Kamla is a loving mother who only wants what’s best for her children. She experienced immense grief when she lost Saroo. In this passage, she does not wallow in her grief, but instead expresses gratitude. Kamla is grateful for the opportunities that adoption afforded Saroo and recognizes the Brierleys as her son’s true parents.
“My return seemed to inspire and energize the neighborhood, as though it was evidence that the hard luck of life did not have to rule you. Sometimes miracles do happen.”
Word of Saroo’s return spread quickly in Ganesh Talai. Kallu visited on his motorcycle, followed by Shekila and her family. Neighbors stopped by, eager to meet Kamla’s lost son. Recognizing it as a momentous event, family, friends, and strangers played music and danced in the streets, turning Saroo’s return into a public celebration and reinvigorating a sense of hope into the community at the return.
“And even though it was exhausting to go over my story again and again with the media, I thought I had a kind of duty to do it, because it might help people–what had happened to me was remarkable, and might offer hope to others who wanted to find their lost family but thought it impossible.”
Receiving media attention surprised Saroo. Local, national, and international news outlets approached him shortly after he found his family. Saroo shared his story with them to help others, the same reason he decided to write a memoir.
“One of the most touching things my mother said to me was that if I ever wanted to come back to live in India, she would build me a home and go out and work hard so that I could be happy.”
Kamla’s inclination is to care for Saroo, even though he is an adult, highlighting the familial bond between them. Saroo believes it is his turn to take care of Kamla. Thus, he supplements her income and makes arrangement to buy her a house.
“When I was being shown the two routes I might have taken twenty-five years earlier, I had to face up to the uncertainty of my memories of that time.”
This quote is about the fallibility of memory. Saroo doesn’t remember spending two nights on the train that took him from Burhanpur to Kolkata as a child, nor does he recall changing trains. As he recreates the journey as an adult, he realizes that his memories are flawed. Young Saroo was terrified and panicked when he awoke on a moving train. Given his emotional state, it is unsurprising that his memories of the journey are jumbled.
“The traffic noise was tremendous and there were clouds of blue smoke rising, momentarily cloaking the scene.”
Saroo experienced culture shock when he returned to India as an adult. He uses evocative language to describe his impressions, allowing readers to visualize India in their mind’s eye and to reflect his inner emotions as he returns to the site of his separation.
“But my experiences have undoubtedly shaped who I am today, providing me with an unshakable faith in the importance of family—however it is formed—and a belief in the goodness of people and the importance of grasping opportunities as they are presented. I wouldn’t wish to erase any of that. It’s true, too, that my Indian family has received opportunities they would not have had otherwise had none of this taken place. I feel strongly that there is an element of destiny in these events, intertwining my two families, with me as the linchpin.”
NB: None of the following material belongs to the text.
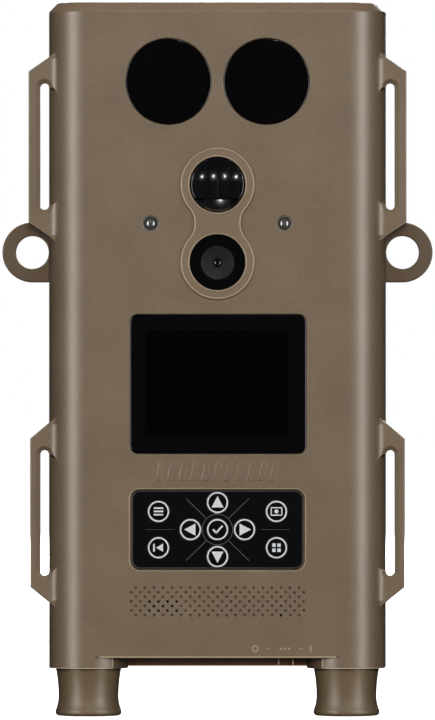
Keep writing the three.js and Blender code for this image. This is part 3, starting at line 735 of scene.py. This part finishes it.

Saroo believes in destiny and believes fate brought him into his parents’ lives and returned him to his hometown decades later. Saroo’s adoption afforded him a better life. Kallu and Shekila benefited from his disappearance by attending school and lifting themselves out of poverty. Saroo’s return allowed him to support Kamla, the woman who birthed, loved, and raised him until the age of five. His return also linked two families that otherwise would not have met.
“I feel strongly that from my being a little lost boy with no family to becoming a man with two, everything was meant to happen just the way it happened. And I am profoundly humbled by that thought.”
This passage underscores the importance of family and destiny in Saroo’s life. For a brief time, Saroo did not have a family and was forced to survive alone on the streets of Kolkata. Saroo believes fate took him away from his birth family, gave him a new family, and brought the two together after a lifetime apart.